Lucas est un lycéen sans histoire. Il vit en Savoie entouré de l’affection aimante de sa mère (Juliette Binoche), professeure des écoles, et de son père (Christophe Honoré himself), prothésiste dentaire. Son homosexualité assumée ne pose aucun problème à sa famille. Sa vie éclate brutalement lorsque son père meurt dans un accident de la circulation. Son frère aîné (Vincent Lacoste), qui s’est installé à Paris, propose de l’héberger quelques jours pour lui changer les idées. Lucas y fait la rencontre de Lilio (Erwan Kepoa Falé), le meilleur ami de son frère, un artiste noir déclassé, et en tombe immédiatement amoureux.
Christophe Honoré a perdu son père à quinze ans. Dans une troublante mise en abyme, il prend la place de ce mort en interprétant le rôle du père de Lucas, et le volant de la voiture (donc pas la place du mort) dans laquelle son père se tuera (donc il est bien à la place du mort). Comprenne qui pourra….
La mort du père occupe le premier tiers du film qui en comprendra deux autres. Ils suivent Lucas dans son travail de deuil. Sa première partie se déroulera à Paris chez ce frère aîné auquel Lucas est si intimement lié mais avec lequel pourtant il ne cesse de s’affronter dans de violentes disputes. Sa seconde – dont je je dis déjà trop – voit Lucas revenir à Chambéry, plonger au fond du gouffre et en ressortir.

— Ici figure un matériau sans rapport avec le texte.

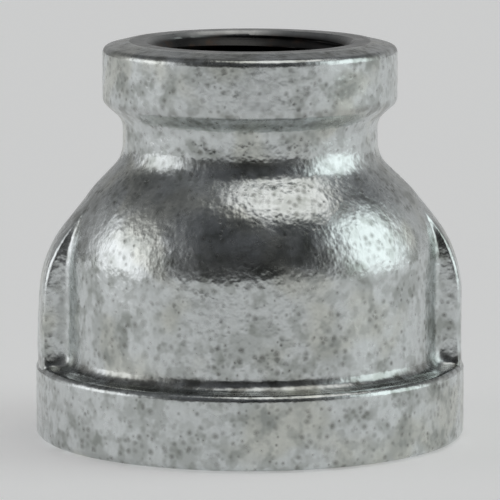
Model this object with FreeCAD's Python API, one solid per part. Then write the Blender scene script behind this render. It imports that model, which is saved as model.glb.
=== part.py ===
import FreeCAD, Part
import math
import os

# Concentric reducing coupling in galvanised malleable iron, 1-1/4 by 3/4 inch, class 150.
# One iron casting with two banded ends, a bell-shaped body and two lug ribs, under a hot-dip
# zinc coat that is missing where the ends were faced and tapped after galvanising.
# Millimetres, +Z up. The origin is the centre of the large end's faced rim, on the flow axis.

# Whole fitting
LENGTH = 52.3
ZINC = 0.12

# Large end, tapped for a 1-1/4 inch taper thread
LARGE_BAND_R = 28.4
LARGE_BAND_TOP = 9.95
LARGE_RIM_R = 25.6
LARGE_CROWN = 0.2
LARGE_MOUTH_R = 21.6
LARGE_TAP_R = 19.05
LARGE_TAP_DEPTH = 17.0

# Small end, tapped for a 3/4 inch taper thread
SMALL_BAND_R = 19.45
SMALL_BAND_FOOT = 44.4
SMALL_RIM_R = 16.4
SMALL_CROWN = 0.7
SMALL_MOUTH_R = 13.86
SMALL_TAP_R = 11.71
SMALL_TAP_DEPTH = 12.8

# Bell between the two bands
BODY_R = 24.7
BODY_TOP = 29.3
BODY_DRAFT = 0.2
NECK_R = 16.85
NECK_FOOT = 37.1
NECK_TOP = 42.1

# Cored waterway inside the bell
CHAMBER_R = 21.0
CHAMBER_TOP = 26.4
THROAT_R = 13.6
THROAT_FOOT = 34.2
CORE_STEP = 1.95

# Lug ribs, one on each side, where a wrench catches
RIB_R = 28.1
RIB_HALF_WIDTH = 5.95
RIB_SHOULDER = 24.1
RIB_TOP = 32.1
RIB_TOP_R = 21.8
RIB_FOOT = LARGE_BAND_TOP - 1.5
RIB_ROOT_ROUND = 1.6
RIB_NOSE_ROUND = 0.9

FLOW_AXIS = FreeCAD.Vector(0, 0, 1)
ORIGIN = FreeCAD.Vector(0, 0, 0)


def heading(a, b):
    """Unit direction from corner a to corner b in the (r, z) plane."""
    span = math.hypot(b[0] - a[0], b[1] - a[1])
    return (b[0] - a[0]) / span, (b[1] - a[1]) / span


def crossing(p, d, q, e):
    """Where the line through p along d meets the line through q along e."""
    step = ((q[0] - p[0]) * e[1] - (q[1] - p[1]) * e[0]) / (d[0] * e[1] - d[1] * e[0])
    return p[0] + d[0] * step, p[1] + d[1] * step


def moved_in(corners, depth):
    """The outline with each side moved towards its inside by depth, or outwards if it is negative.

    Corners are (r, z, rounding), anticlockwise from the axis and back to it. The first and last
    level sides, which are machined faces or cutting planes, and the axis stay where they are.
    """
    count = len(corners)
    held = (0, count - 2, count - 1)
    sides = []
    for i in range(count):
        a, b = corners[i], corners[(i + 1) % count]
        d = heading(a, b)
        shift = 0 if i in held else depth
        sides.append(((a[0] - d[1] * shift, a[1] + d[0] * shift), d))
    result = []
    for i, corner in enumerate(corners):
        (p, d), (q, e) = sides[i - 1], sides[i]
        r, z = crossing(p, d, q, e)
        convex = d[0] * e[1] - d[1] * e[0] > 0
        rounding = corner[2]
        if rounding:
            rounding += -depth if convex else depth
        result.append((r, z, rounding))
    return result


def corner_round(before, here, after, rounding):
    """The arc that rounds a corner, with its two ends."""
    back = (before - here).normalize()
    ahead = (after - here).normalize()
    half = back.getAngle(ahead) / 2
    reach = rounding / math.tan(half)
    start = here + back * reach
    end = here + ahead * reach
    middle = here + (back + ahead).normalize() * (rounding / math.sin(half) - rounding)
    return start, Part.Arc(start, middle, end).toShape(), end


def half_section(corners):
    """Face in the XZ plane with straight sides and an arc at each rounded corner."""
    points = [FreeCAD.Vector(r, 0, z) for r, z, _ in corners]
    count = len(points)
    edges = []
    leave = []
    arrive = []
    for i, here in enumerate(points):
        rounding = corners[i][2]
        if rounding:
            start, arc, end = corner_round(points[i - 1], here, points[(i + 1) % count], rounding)
            edges.append(arc)
            arrive.append(start)
            leave.append(end)
        else:
            arrive.append(here)
            leave.append(here)
    for i in range(count):
        edges.append(Part.makeLine(leave[i], arrive[(i + 1) % count]))
    return Part.Face(Part.Wire(Part.sortEdges(edges)[0]))


def turned(corners):
    """Solid of revolution about the flow axis."""
    return half_section(corners).revolve(ORIGIN, FLOW_AXIS, 360)


def bell_corners():
    """Outside of the fitting from the large rim up to the small rim, without the ribs.

    Each corner is (radius, height, how far it is rounded), as in the other outlines.
    """
    return [
        (0, 0, 0),
        (LARGE_RIM_R, 0, 0),
        (LARGE_BAND_R, LARGE_CROWN, 0.9),
        (LARGE_BAND_R, LARGE_BAND_TOP, 0.9),
        (BODY_R + BODY_DRAFT, LARGE_BAND_TOP, 1.5),
        (BODY_R, BODY_TOP, 15.0),
        (NECK_R, NECK_FOOT, 4.6),
        (NECK_R, NECK_TOP, 2.4),
        (SMALL_BAND_R, SMALL_BAND_FOOT, 1.4),
        (SMALL_BAND_R, LENGTH - SMALL_CROWN, 1.0),
        (SMALL_RIM_R, LENGTH, 0),
        (0, LENGTH, 0),
    ]


def rib_corners():
    """Half section that bounds the ribs: on the shoulder above, upright at the lug face."""
    return [
        (0, RIB_FOOT, 0),
        (RIB_R, RIB_FOOT, 0),
        (RIB_R, RIB_SHOULDER, 15.0),
        (RIB_TOP_R, RIB_TOP, 0),
        (0, RIB_TOP, 0),
    ]


def chamber_corners():
    """Cored waterway between the inner ends of the two tapped bores."""
    large_end = LARGE_TAP_DEPTH
    small_end = LENGTH - SMALL_TAP_DEPTH
    return [
        (0, large_end, 0),
        (LARGE_TAP_R, large_end, 0),
        (CHAMBER_R, large_end + CORE_STEP, 0),
        (CHAMBER_R, CHAMBER_TOP, 9.0),
        (THROAT_R, THROAT_FOOT, 4.0),
        (THROAT_R, small_end - CORE_STEP, 0),
        (SMALL_TAP_R, small_end, 0),
        (0, small_end, 0),
    ]


def rib_plan(depth):
    """Plan of the rib on the +X side: a sector of the bell, concave roots, flanks, rounded nose."""
    body = BODY_R - depth
    half = RIB_HALF_WIDTH - depth
    nose = RIB_R - depth
    root = RIB_ROOT_ROUND + depth
    tip = RIB_NOSE_ROUND
    root_x = math.sqrt((body + root) ** 2 - (half + root) ** 2)
    tip_x = math.sqrt((nose - tip) ** 2 - (half - tip) ** 2)

    def between(centre, radius, start, end):
        """Arc about centre from start to end, the short way."""
        bow = ((start - centre) + (end - centre)).normalize() * radius
        return Part.Arc(start, centre + bow, end).toShape()

    edges = []
    noses = []
    for side in (1, -1):
        root_centre = FreeCAD.Vector(root_x, side * (half + root), 0)
        tip_centre = FreeCAD.Vector(tip_x, side * (half - tip), 0)
        on_body = root_centre * (body / (body + root))
        root_end = FreeCAD.Vector(root_x, side * half, 0)
        tip_start = FreeCAD.Vector(tip_x, side * half, 0)
        on_nose = tip_centre * (nose / (nose - tip))
        edges.append(Part.makeLine(ORIGIN, on_body))
        edges.append(between(root_centre, root, on_body, root_end))
        edges.append(Part.makeLine(root_end, tip_start))
        edges.append(between(tip_centre, tip, tip_start, on_nose))
        noses.append(on_nose)
    edges.append(between(ORIGIN, nose, noses[0], noses[1]))
    return Part.Face(Part.Wire(Part.sortEdges(edges)[0]))


def make_ribs(depth):
    """Both lug ribs, each filling the bell behind it so that it fuses cleanly."""
    bound = turned(moved_in(rib_corners(), depth))
    column = rib_plan(depth).extrude(FLOW_AXIS * LENGTH)
    opposite = column.copy()
    opposite.rotate(ORIGIN, FLOW_AXIS, 180)
    return column.fuse(opposite).common(bound)


def outside(depth):
    """Everything within the fitting's outer skin, moved in by depth."""
    return turned(moved_in(bell_corners(), depth)).fuse(make_ribs(depth)).removeSplitter()


def tapped_bore(tap_r, mouth_r, depth):
    """Tap-drilled hole of the given depth from z = 0, with a 45 degree mouth."""
    bevel = mouth_r - tap_r
    hole = Part.makeCylinder(tap_r, depth)
    return hole.fuse(Part.makeCone(mouth_r, tap_r, bevel))


def tapped_ends():
    """The two bores that take the pipes."""
    large = tapped_bore(LARGE_TAP_R, LARGE_MOUTH_R, LARGE_TAP_DEPTH)
    small = tapped_bore(SMALL_TAP_R, SMALL_MOUTH_R, SMALL_TAP_DEPTH)
    small.rotate(ORIGIN, FreeCAD.Vector(1, 0, 0), 180)
    small.translate(FLOW_AXIS * LENGTH)
    return large, small


def make_iron_casting():
    """Malleable iron body: the bell with its bands and ribs, cored through and tapped."""
    iron = outside(ZINC)
    iron = iron.cut(turned(moved_in(chamber_corners(), -ZINC)))
    for bore in tapped_ends():
        iron = iron.cut(bore)
    return iron


def make_outer_zinc_coat():
    """Zinc on the outside, from the large faced rim to the small one."""
    return outside(0).cut(outside(ZINC))


def make_waterway_zinc_coat():
    """Zinc on the cored waterway, which the two taps have cut away at its ends."""
    chamber = turned(chamber_corners())
    return turned(moved_in(chamber_corners(), -ZINC)).cut(chamber)


def main():
    """Write one file for each piece."""
    os.makedirs("parts", exist_ok=True)
    pieces = {
        "iron_casting": make_iron_casting(),
        "outer_zinc_coat": make_outer_zinc_coat(),
        "waterway_zinc_coat": make_waterway_zinc_coat(),
    }
    for name, shape in pieces.items():
        solid = shape.Solids[0]
        box = solid.BoundBox
        print(name, len(shape.Solids), "solid", solid.isValid(), round(solid.Volume), "mm3")
        print("  x", round(box.XLength, 3), "y", round(box.YLength, 3), "z", round(box.ZLength, 3))
        solid.exportStep(f"parts/{name}.step")


main()
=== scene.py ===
import math

import bmesh
import bpy
import numpy as np
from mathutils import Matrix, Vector


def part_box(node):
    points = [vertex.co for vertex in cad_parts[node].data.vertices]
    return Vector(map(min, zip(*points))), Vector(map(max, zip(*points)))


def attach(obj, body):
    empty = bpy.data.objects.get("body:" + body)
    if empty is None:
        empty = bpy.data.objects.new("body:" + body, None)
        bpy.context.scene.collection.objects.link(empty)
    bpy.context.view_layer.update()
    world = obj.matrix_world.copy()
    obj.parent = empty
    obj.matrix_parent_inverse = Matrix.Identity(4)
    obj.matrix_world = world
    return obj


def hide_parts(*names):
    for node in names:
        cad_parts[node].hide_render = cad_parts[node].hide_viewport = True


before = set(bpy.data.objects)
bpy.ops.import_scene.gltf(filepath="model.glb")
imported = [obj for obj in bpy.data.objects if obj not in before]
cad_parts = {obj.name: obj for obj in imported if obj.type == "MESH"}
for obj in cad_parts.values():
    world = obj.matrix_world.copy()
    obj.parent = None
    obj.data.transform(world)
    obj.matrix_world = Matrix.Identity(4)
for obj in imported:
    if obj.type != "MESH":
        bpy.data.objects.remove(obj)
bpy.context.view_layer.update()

# Concentric reducing coupling: an iron casting under a hot-dip zinc coat, bare where it was faced
# and tapped. Metres, +Z up along the flow axis, origin at the centre of the large end's rim.

MM = 0.001


# ---- outer zinc coat -------------------------------------------------------------------------
# The zinc that the hot dip left on the outside, about a tenth of a millimetre thick. It follows
# the sand-cast skin of the iron under it, and ends at the two rims, where facing cut it away.

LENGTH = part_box("iron_casting")[1].z / MM
LARGE_BAND_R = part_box("outer_zinc_coat")[1].x / MM
LARGE_RIM_R = 25.6
SMALL_RIM_R = 16.4
SMALL_BAND_R = 19.45
BODY_R = 24.7
NECK_R = 16.85
LEDGE_Z = 9.95
RIB_R = 28.1
RIB_HALF_WIDTH = 5.95
RIB_HEAD_Z = 31.45
BAND_SEAM = (LARGE_BAND_R, 8.2)
ZINC = 0.12
CAST_RELIEF = 0.10


def rounded_track(corners):
    """Close-set points along straight sides, with an arc at each corner (across, along, rounding)."""
    corners = [(*corner, 0)[:3] for corner in corners]
    track = [np.array([corners[0][:2]], float)]
    for before, here, after in zip(corners, corners[1:], corners[2:]):
        middle = np.array(here[:2], float)
        back = np.array(before[:2]) - middle
        ahead = np.array(after[:2]) - middle
        back /= np.linalg.norm(back)
        ahead /= np.linalg.norm(ahead)
        half = math.acos(back @ ahead) / 2
        radius = max(here[2], 0.01)
        centre = middle + (back + ahead) / np.linalg.norm(back + ahead) * radius / math.sin(half)
        start = middle + back * radius / math.tan(half) - centre
        end = middle + ahead * radius / math.tan(half) - centre
        sweep = math.pi - 2 * half
        t = np.linspace(0, 1, 40)[:, None]
        arc = (np.sin((1 - t) * sweep) * start + np.sin(t * sweep) * end) / math.sin(sweep)
        track.append(centre + arc)
    track.append(np.array([corners[-1][:2]], float))
    return np.concatenate(track)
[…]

Je conçois parfaitement qu’on puisse s’enthousiasmer pour ce Lycéen, qu’on y voie le portrait, doux et dur à la fois, d’un adolescent en pleine crise existentielle. Je comprends qu’on salue la révélation de Paul Kircher, le fils de la sublime Irène Jacob (dont le dernier plan dans La Double Vie de Véronique constitue pour moi, et à jamais, un sommet de grâce indépassable). Je comprends encore qu’on puisse être touché par le chagrin de ce deuil, surtout si on l’a soi-même vécu, et par les tâtonnements de cet adolescent qui, au seuil de l’âge adulte, se cherche une place dans le monde.
Mais, je dois hélas avouer que ce quatorzième fils de Christophe Honoré, comme d’ailleurs la plupart de ses précédents depuis Dans Paris, Les Chansons d’amour, Plaire, aimer et courir vite, m’a déplu. Je n’aime pas les affèteries de son cinéma (un mot dont je maîtrise mal le sens mais qui, dans mon esprit critique son artificialité, ses tics, sa vacuité). Je le trouve parisianiste dans le pire sens du terme, vain, superficiel ou, pour le dire autrement, faussement profond.
C’est le jugement sans appel et éminemment subjectif que je porte sur le personnage chouinant de Lucas auquel je me suis retenu, tout le film durant, de filer des claques en le renvoyant dans sa chambre.